◆ **Task**:
Reproduce only the stretch of entries below that begins at the first line and ends at the line holding "from typing import NamedTuple".
>> BEGIN
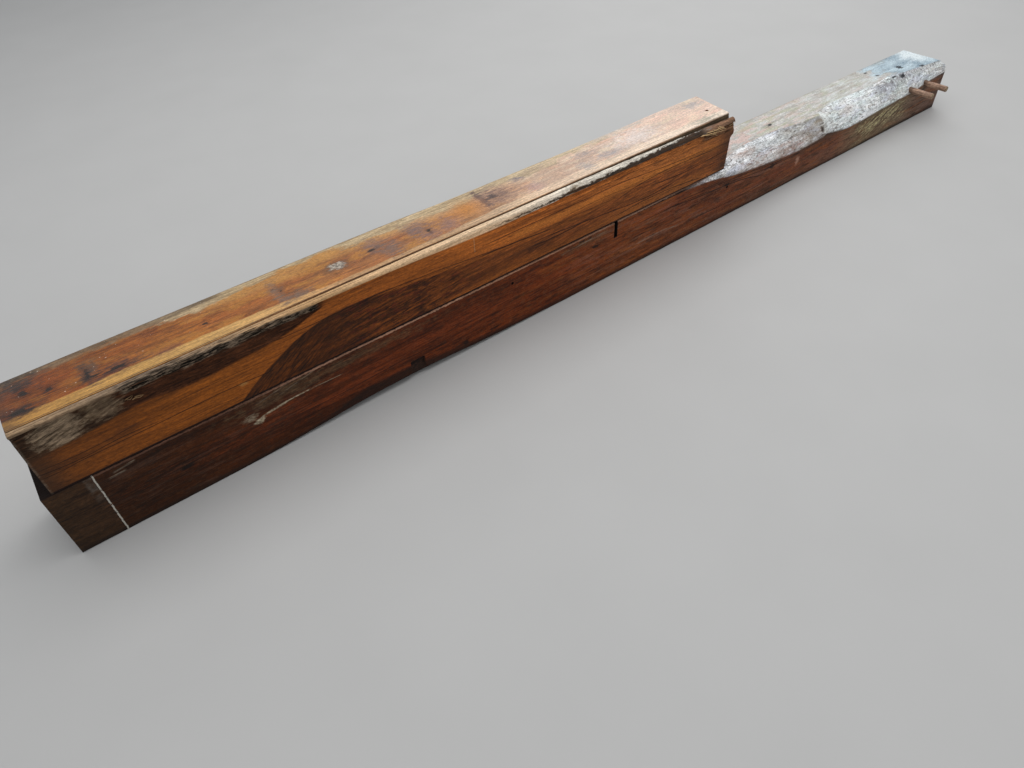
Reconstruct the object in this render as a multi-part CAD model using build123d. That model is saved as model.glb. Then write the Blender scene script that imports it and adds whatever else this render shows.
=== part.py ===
from build123d import *
import math
import os
from typing import NamedTuple

# Decorative beam: two old oiled timbers, a long one below and a short one on it.
# Millimetres. X runs along the beam to its far end, the front face looks towards -Y and Z is up.
# The origin is in the middle of the long timber's underside.

# Long timber
long_length = 3600
long_depth = 190
long_height = 200
far_end_round = 32

# Short timber, flush with the long one's front
short_length = 2158
short_depth = 187
short_height = 185
short_setback = 24
short_end_lean = 8
short_end_skew = 24

# Torn tip of the short timber's bead, which stands out past the sawn end
tip_stand_out = 20
tip_bottom_over_seam = 118
tip_root = 30

# Saw kerf across the long timber's top, and the shallow housing that runs out from it
kerf_from_near_end = 1683
kerf_width = 12
kerf_depth = 56
housing_length = 780
housing_depth = 3

# Wane: the round outside of the log along the long timber's front arris.
# The far lobe starts at the collar, where a layer more of the log is left.
collar_from_kerf = 1092

# Bead along the short timber's front arris, and the shake behind it that opens to the far end
bead_width = 14
shake_width_near = 2.5
shake_width_far = 14
shake_depth_near = 8
shake_depth_far = 30
shake_floor_share = 0.35

# Height left under the short timber's top over the rotted hollows in its front
rot_near_below_top = 9
rot_far_below_top = 24

# Notch in the long timber's lower edge
notch_from_near_end = 931
notch_width = 46
notch_height = 64
notch_depth = 9
notch_corner = 6

# Old nail and bolt holes
nail_hole_diameter = 8
nail_hole_depth = 25

# Pegs, driven into the long timber's front near its far end
peg_diameter = 22
peg_stand_out = 92
peg_embedded = 140
peg_drop = 57
peg_far_from_end = 142
peg_spacing = 106
peg_shank_taper = 1.5
peg_chamfer = 2
peg_hole_clearance = 0.1

# How far a cutting solid reaches past the wood, and how far apart its sections are
past = 40
section_step = 75


class Wane(NamedTuple):
    """The wood missing from an arris at one place along the beam.

    inner_drop is how far the round ends below the top or over the underside.
    """

    along: float
    face_drop: float
    side_run: float
    bulge: float
    inner_drop: float = 0


class Rot(NamedTuple):
    """A rotted hollow in the short timber's front at one place along the beam."""

    along: float
    border_over_seam: float
    depth: float


# Distances along are from the kerf in near_lobe, from the collar in far_lobe
# and from the timber's own near end in the others.
near_lobe = [
    Wane(0, 7, 6, 1),
    Wane(200, 10, 9, 1.5),
    Wane(390, 16, 14, 2.5),
    Wane(470, 26, 26, 4),
    Wane(560, 44, 46, 7),
    Wane(675, 58, 70, 9),
    Wane(820, 71, 71, 9),
    Wane(940, 78, 54, 6),
    Wane(1040, 75, 40, 3),
    Wane(1120, 70, 36, 2),
]
far_lobe = [
    Wane(0, 62, 57, 14),
    Wane(90, 78, 72, 17),
    Wane(170, 87, 76, 17),
    Wane(370, 78, 69, 16),
    Wane(510, 73, 70, 14),
    Wane(600, 70, 52, 12),
    Wane(690, 58, 40, 9),
    Wane(790, 50, 26, 6),
    Wane(870, 48, 22, 5),
]
lower_hollow = [
    Wane(430, 0.5, 0.5, 0.1),
    Wane(615, 11, 11, 1),
    Wane(740, 21, 20, 2),
    Wane(900, 24, 24, 2),
    Wane(1010, 22, 21, 2),
    Wane(1150, 12, 12, 1),
    Wane(1300, 7, 7, 1),
    Wane(1460, 0.5, 0.5, 0.1),
]
bead_wear = [
    Wane(0, 4, 5, 1),
    Wane(900, 7, 8, 2),
    Wane(1600, 15, 12, 3, 1),
    Wane(1900, 19, 14.2, 3, 5),
    Wane(2200, 23, 14.2, 3, 12),
]
back_wane = [
    Wane(930, 0.5, 0.5, 0.1),
    Wane(1180, 9, 9, 1.5),
    Wane(1500, 11, 11, 2),
    Wane(1760, 9, 8, 1.5),
    Wane(2000, 0.5, 0.5, 0.1),
]
near_rot = [
    Rot(0, 104, 8),
    Rot(120, 109, 8),
    Rot(235, 121, 7),
    Rot(350, 113, 7),
    Rot(480, 118, 6),
    Rot(590, 131, 5),
    Rot(660, 152, 3),
    Rot(710, 168, 0.5),
]
far_rot = [
    Rot(1180, 158, 0.5),
    Rot(1450, 152, 4),
    Rot(1800, 147, 5),
    Rot(2050, 138, 7),
    Rot(2200, 132, 8),
]

# Nail and bolt holes in the fronts: distance from the near end and height over the underside
front_holes = [(1273, 160), (2217, 121)]
top_hole_from_far_end = 29
top_hole_from_front = 85

near_x = -long_length / 2
far_x = long_length / 2
front_y = -long_depth / 2
short_back_y = front_y + short_depth
seam_z = long_height
kerf_x = near_x + kerf_from_near_end
collar_x = kerf_x + collar_from_kerf
short_near_x = near_x + short_setback
short_far_x = short_near_x + short_length
short_top_z = seam_z + short_height
peg_z = long_height - peg_drop
peg_far_x = far_x - peg_far_from_end
peg_near_x = peg_far_x - peg_spacing


class Corner(NamedTuple):
    """An arris that runs along the beam.

    face_y is its front or back face and outward that face's direction, and side_z is its top
    or underside and up that one's direction.
    """

    face_y: float
    outward: int
    side_z: float
    up: int


def station_at(stations, along):
    """Values at any distance, on smooth curves through the listed stations."""
    after = next((i for i, station in enumerate(stations) if station.along > along), len(stations))
    if after == 0:
        return stations[0]._replace(along=along)
    if after == len(stations):
        return stations[-1]._replace(along=along)
    first = stations[max(after - 2, 0)]
    start = stations[after - 1]
    end = stations[after]
    last = stations[min(after + 1, len(stations) - 1)]
    span = end.along - start.along
    t = (along - start.along) / span
    values = {"along": along}
    for name in start._fields[1:]:
        v0, v1, v2, v3 = (getattr(station, name) for station in (first, start, end, last))
        slope_in = (v2 - v0) / (end.along - first.along) * span
        slope_out = (v3 - v1) / (last.along - start.along) * span
        held = (2 * t**3 - 3 * t**2 + 1) * v1 + (3 * t**2 - 2 * t**3) * v2
        values[name] = held + (t**3 - 2 * t**2 + t) * slope_in + (t**3 - t**2) * slope_out
    return type(start)(**values)


def evenly(stations, start, end):
    """Stations at most section_step apart from start to end."""
    count = math.ceil((end - start) / section_step)
    return [station_at(stations, start + (end - start) * i / count) for i in range(count + 1)]


def closed_face(first_edge, points):
    """Face bounded by one edge and the straight lines that lead back to its start."""
    return make_face([first_edge] + [Line(start, end) for start, end in zip(points, points[1:])])


def wane_section(station, from_x, corner):
    """Face across the beam that covers the wood missing from an arris."""
    x = from_x + station.along
    inward_y = corner.face_y - corner.outward * station.side_run
    inward_z = corner.side_z - corner.up * station.inner_drop
    below_z = corner.side_z - corner.up * station.face_drop
    outer_y = corner.face_y + corner.outward * past
    outer_z = corner.side_z + corner.up * past
    rise = station.face_drop - station.inner_drop
    chord = math.hypot(rise, station.side_run)
    middle = Vector(
        x,
        (corner.face_y + inward_y) / 2 + corner.outward * station.bulge * rise / chord,
        (inward_z + below_z) / 2 + corner.up * station.bulge * station.side_run / chord,
    )
    on_face = Vector(x, corner.face_y, below_z)
    on_side = Vector(x, inward_y, inward_z)
    outer = [Vector(x, inward_y, outer_z), Vector(x, outer_y, outer_z), Vector(x, outer_y, below_z)]
    return closed_face(ThreePointArc(on_face, middle, on_side), [on_side, *outer, on_face])


def wane_waste(stations, from_x, start, end, corner):
    """Solid to cut away along an arris, from start to end measured from from_x."""
    return loft([wane_section(station, from_x, corner) for station in evenly(stations, start, end)], ruled=True)


def nail_hole(place, direction):
    """Cylinder that starts outside the wood and ends at the hole's bottom."""
    plane = Plane(place, z_dir=direction)
    return extrude(plane * Circle(nail_hole_diameter / 2), nail_hole_depth)


def peg_hole(x):
    """Blind hole for one peg."""
    plane = Plane((x, front_y - past, peg_z), z_dir=(0, 1, 0))
    return extrude(plane * Circle(peg_diameter / 2 + peg_hole_clearance), past + peg_embedded)


def make_peg(x):
    """One peg: a straight free end, and a shank that tapers to the bottom of its hole."""
    radius = peg_diameter / 2
    outer_end = -peg_stand_out
    profile = Polyline(
        (0, outer_end),
        (radius - peg_chamfer, outer_end),
        (radius, outer_end + peg_chamfer),
        (radius, 0),
        (radius - peg_shank_taper, peg_embedded),
        (0, peg_embedded),
        close=True,
    )
    peg = revolve(make_face(profile), Axis.Y)
    return Pos(x, front_y, peg_z) * peg


def make_long_timber():
    """Long timber with its wane, kerf, housing, holes, notch and worn lower edge."""
    blank = Pos(0, 0, long_height / 2) * Box(long_length, long_depth, long_height)
    far_arris = blank.edges().filter_by(Axis.Y).group_by(Axis.Z)[-1].sort_by(Axis.X)[-1]
    timber = fillet(far_arris, far_end_round)
    upper_corner = Corner(front_y, -1, seam_z, 1)
    lower_corner = Corner(front_y, -1, 0, -1)
    timber -= wane_waste(near_lobe, kerf_x, 0, collar_from_kerf, upper_corner)
    timber -= wane_waste(far_lobe, collar_x, 0, far_x - collar_x + past, upper_corner)
    timber -= wane_waste(lower_hollow, near_x, lower_hollow[0].along, lower_hollow[-1].along, lower_corner)
    kerf = Pos(kerf_x, 0, seam_z) * Box(kerf_width, long_depth + past, 2 * kerf_depth)
    timber -= kerf
    run_out = Polyline(
        (kerf_x, seam_z - housing_depth),
        (kerf_x, seam_z + past),
        (kerf_x - housing_length, seam_z + past),
        (kerf_x - housing_length, seam_z),
        close=True,
    )
    timber -= extrude(Plane.XZ * make_face(run_out), long_depth, both=True)
    timber -= make_notch()
    for from_near_end, height in front_holes:
        timber -= nail_hole((near_x + from_near_end, front_y, height), (0, 1, 0))
    for x in (peg_near_x, peg_far_x):
        timber -= peg_hole(x)
    return timber


def make_notch():
    """Pocket in the front of the long timber's lower edge, with rounded upper corners."""
    outline = RectangleRounded(notch_width, 2 * notch_height, notch_corner)
    plane = Plane((near_x + notch_from_near_end, front_y, 0), x_dir=(1, 0, 0), z_dir=(0, -1, 0))
    return extrude(plane * outline, -notch_depth)


def shake_section(x, width, depth):
    """Face across the shake behind the bead."""
    first = front_y + bead_width
    floor = width * shake_floor_share
    corners = [
        (first, short_top_z + past),
        (first + width, short_top_z + past),
        (first + width, short_top_z),
        (first + floor, short_top_z - depth),
        (first, short_top_z - depth),
    ]
    return Plane.YZ.offset(x) * make_face(Polyline(*corners, close=True))


def rot_section(station, below_top):
    """Face across the short timber that covers its rotted front, deepest under the bead."""
    x = short_near_x + station.along
    border_z = seam_z + station.border_over_seam
    top_z = short_top_z - below_top
    corners = [
        (x, front_y - past, border_z),
        (x, front_y, border_z),
        (x, front_y + station.depth, top_z),
        (x, front_y - past, top_z),
    ]
    return make_face(Polyline(*corners, close=True))


def rot_waste(stations, start, end, below_top):
    """Solid to cut away for a rotted hollow in the short timber's front."""
    return loft([rot_section(station, below_top) for station in evenly(stations, start, end)], ruled=True)


def short_outline(y, skew):
    """Face along the beam that the short timber's blank has at one depth."""
    corners = [
        (short_near_x, y, seam_z),
        (short_far_x + skew, y, seam_z),
        (short_far_x + skew + short_end_lean, y, short_top_z),
        (short_near_x, y, short_top_z),
    ]
    return make_face(Polyline(*corners, close=True))


def make_short_timber():
    """Short timber with its skewed far end, bead, torn tip, open shake, wane and rotted hollows."""
    timber = loft([short_outline(front_y, 0), short_outline(short_back_y, short_end_skew)], ruled=True)
    tip_low_z = seam_z + tip_bottom_over_seam
    tip_middle = (
        short_far_x + (tip_stand_out - tip_root) / 2,
        front_y + bead_width / 2,
        (tip_low_z + short_top_z) / 2,
    )
    timber += Pos(*tip_middle) * Box(tip_stand_out + tip_root, bead_width, short_top_z - tip_low_z)
    bead_corner = Corner(front_y, -1, short_top_z, 1)
    back_corner = Corner(short_back_y, 1, short_top_z, 1)
    reach = short_far_x + tip_stand_out - short_near_x + past
    timber -= wane_waste(bead_wear, short_near_x, -past, reach, bead_corner)
    timber -= wane_waste(back_wane, short_near_x, back_wane[0].along, back_wane[-1].along, back_corner)
    timber -= loft([
        shake_section(short_near_x - past, shake_width_near, shake_depth_near),
        shake_section(short_far_x + tip_stand_out + past, shake_width_far, shake_depth_far),
    ])
    timber -= rot_waste(near_rot, -past, near_rot[-1].along, rot_near_below_top)
    timber -= rot_waste(far_rot, far_rot[0].along, reach, rot_far_below_top)
    top_hole = (short_far_x - top_hole_from_far_end, front_y + top_hole_from_front, short_top_z)
    timber -= nail_hole(top_hole, (0, 0, -1))
    return timber


parts = {
    "long_timber": make_long_timber(),
    "short_timber": make_short_timber(),
    "peg_near": make_peg(peg_near_x),
    "peg_far": make_peg(peg_far_x),
}

os.makedirs("parts", exist_ok=True)
for name, shape in parts.items():
    export_step(shape, f"parts/{name}.step")
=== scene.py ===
"""Decorative beam: two old oiled timbers, a short one on a long one, and two pegs."""

import logging
import math
import random
from dataclasses import dataclass, field
from enum import Enum
from functools import cached_property
from typing import Any, Sequence

import bmesh
import bpy
import numpy as np
from mathutils import Matrix, Vector

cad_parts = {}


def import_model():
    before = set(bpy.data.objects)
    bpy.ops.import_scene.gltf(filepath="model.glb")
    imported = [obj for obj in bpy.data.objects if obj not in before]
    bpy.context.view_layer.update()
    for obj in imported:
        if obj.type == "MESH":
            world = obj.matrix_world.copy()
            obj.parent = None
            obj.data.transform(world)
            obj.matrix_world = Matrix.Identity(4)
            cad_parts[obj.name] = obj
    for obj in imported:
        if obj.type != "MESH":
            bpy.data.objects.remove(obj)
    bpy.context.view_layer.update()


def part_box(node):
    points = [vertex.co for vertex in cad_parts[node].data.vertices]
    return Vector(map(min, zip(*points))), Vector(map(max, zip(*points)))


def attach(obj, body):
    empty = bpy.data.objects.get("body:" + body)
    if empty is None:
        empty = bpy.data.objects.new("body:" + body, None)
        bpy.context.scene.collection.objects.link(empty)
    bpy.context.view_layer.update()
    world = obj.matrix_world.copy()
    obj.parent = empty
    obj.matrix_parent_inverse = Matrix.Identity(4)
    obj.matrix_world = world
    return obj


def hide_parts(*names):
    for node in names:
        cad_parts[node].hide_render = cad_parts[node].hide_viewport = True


log = logging.getLogger("beam")

Stations = Sequence[tuple[float, ...]]
Colour = tuple[float, float, float]
Place = tuple[float, float]
Stops = Sequence[tuple[float, Colour]]
Layers = dict["Mask", Any]

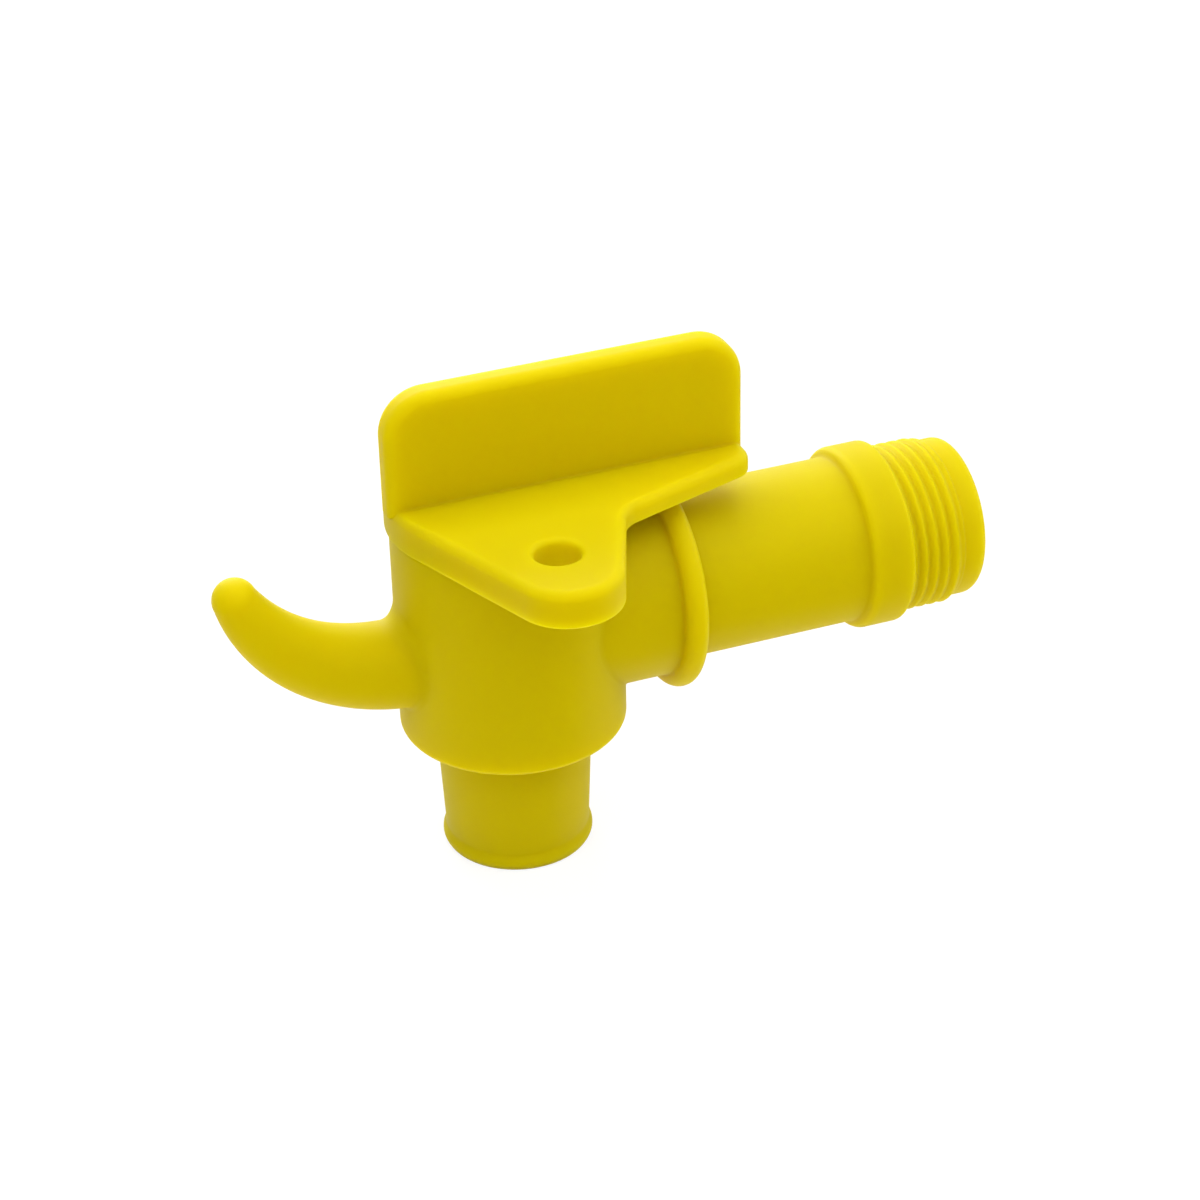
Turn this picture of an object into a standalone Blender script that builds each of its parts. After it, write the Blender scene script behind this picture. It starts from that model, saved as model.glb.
>> END
◆ **Complete response**:
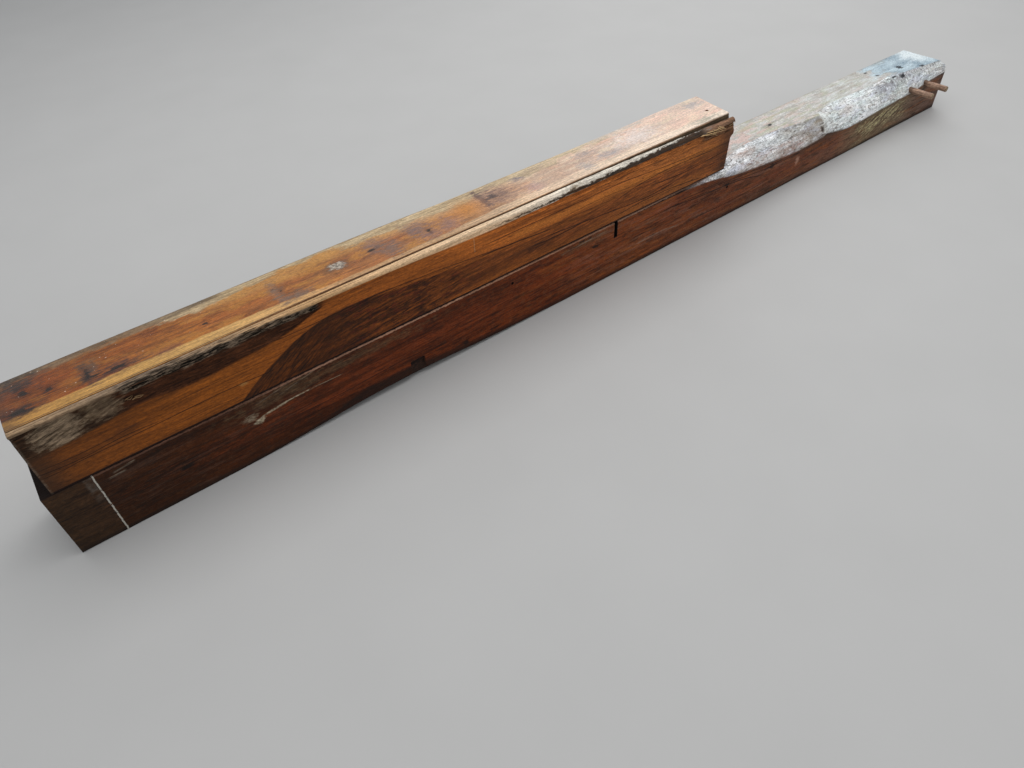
Reconstruct the object in this render as a multi-part CAD model using build123d. That model is saved as model.glb. Then write the Blender scene script that imports it and adds whatever else this render shows.
=== part.py ===
from build123d import *
import math
import os
from typing import NamedTuple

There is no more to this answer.